**YOUR OBJECTIVE**
Copy every line of the records below that holds the word "code".

**PROVIDED DATA**

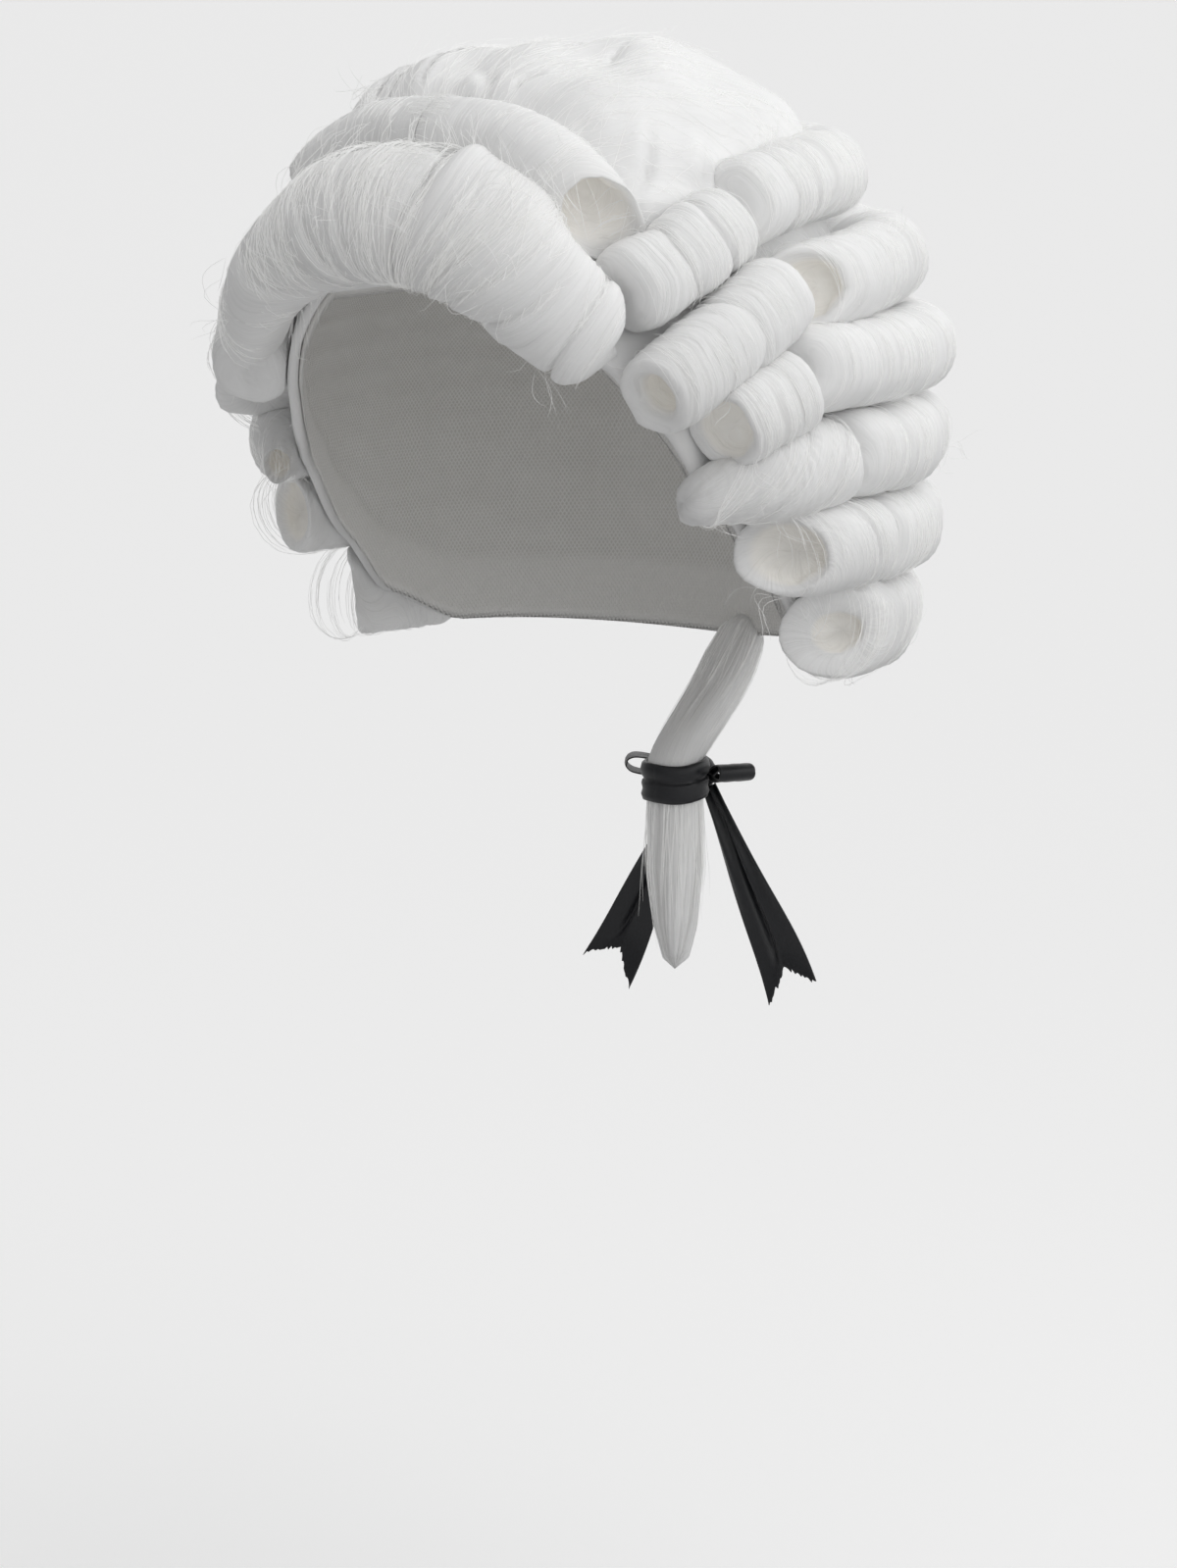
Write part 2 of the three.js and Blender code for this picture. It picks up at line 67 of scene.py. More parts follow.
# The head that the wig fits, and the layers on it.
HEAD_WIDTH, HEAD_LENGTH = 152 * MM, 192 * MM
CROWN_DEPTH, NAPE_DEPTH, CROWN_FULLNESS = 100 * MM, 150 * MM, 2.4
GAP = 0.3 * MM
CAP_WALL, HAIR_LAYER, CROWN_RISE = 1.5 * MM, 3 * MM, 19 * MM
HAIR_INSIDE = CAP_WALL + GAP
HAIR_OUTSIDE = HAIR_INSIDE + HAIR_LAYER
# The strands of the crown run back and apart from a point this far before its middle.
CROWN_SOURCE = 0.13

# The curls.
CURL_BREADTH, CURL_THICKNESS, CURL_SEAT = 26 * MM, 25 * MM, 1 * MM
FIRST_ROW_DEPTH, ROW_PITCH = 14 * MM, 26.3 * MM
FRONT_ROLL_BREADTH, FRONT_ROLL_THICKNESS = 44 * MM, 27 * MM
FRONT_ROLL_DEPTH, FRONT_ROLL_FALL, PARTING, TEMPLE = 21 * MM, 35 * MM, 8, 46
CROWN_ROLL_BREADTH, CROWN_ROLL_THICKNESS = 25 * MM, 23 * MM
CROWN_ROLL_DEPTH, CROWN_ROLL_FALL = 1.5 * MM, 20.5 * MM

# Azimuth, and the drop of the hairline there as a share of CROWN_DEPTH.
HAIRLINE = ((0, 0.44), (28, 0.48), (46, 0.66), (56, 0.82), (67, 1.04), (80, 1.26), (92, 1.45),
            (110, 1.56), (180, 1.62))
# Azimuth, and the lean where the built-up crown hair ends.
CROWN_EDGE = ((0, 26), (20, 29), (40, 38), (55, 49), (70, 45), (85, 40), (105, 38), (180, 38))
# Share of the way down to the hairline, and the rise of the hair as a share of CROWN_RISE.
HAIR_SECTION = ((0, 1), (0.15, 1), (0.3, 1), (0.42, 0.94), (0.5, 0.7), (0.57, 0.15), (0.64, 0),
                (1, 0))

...

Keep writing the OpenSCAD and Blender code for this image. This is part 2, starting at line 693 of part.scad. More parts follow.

* * *

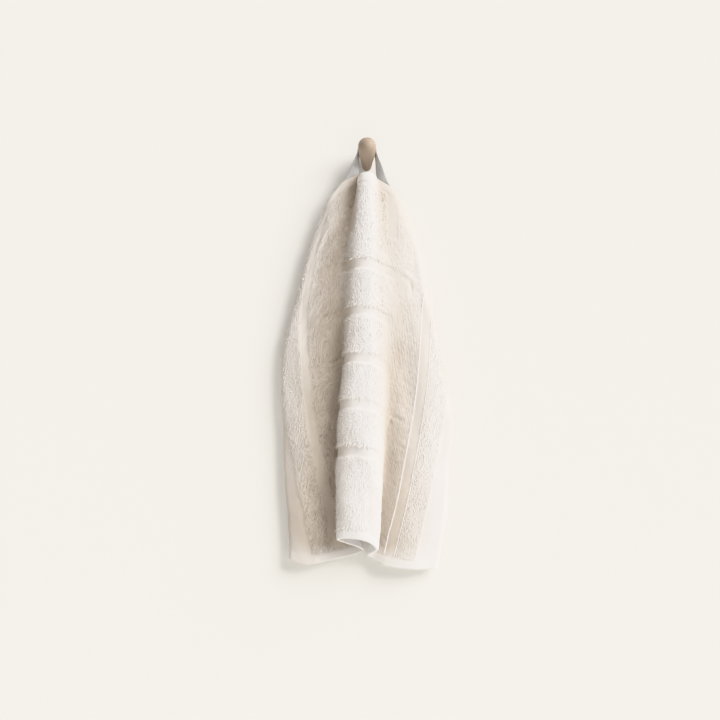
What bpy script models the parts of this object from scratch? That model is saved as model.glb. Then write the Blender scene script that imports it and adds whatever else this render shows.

**ANSWER TO THIS PROBLEM**
Write part 2 of the three.js and Blender code for this picture. It picks up at line 67 of scene.py. More parts follow.
Keep writing the OpenSCAD and Blender code for this image. This is part 2, starting at line 693 of part.scad. More parts follow.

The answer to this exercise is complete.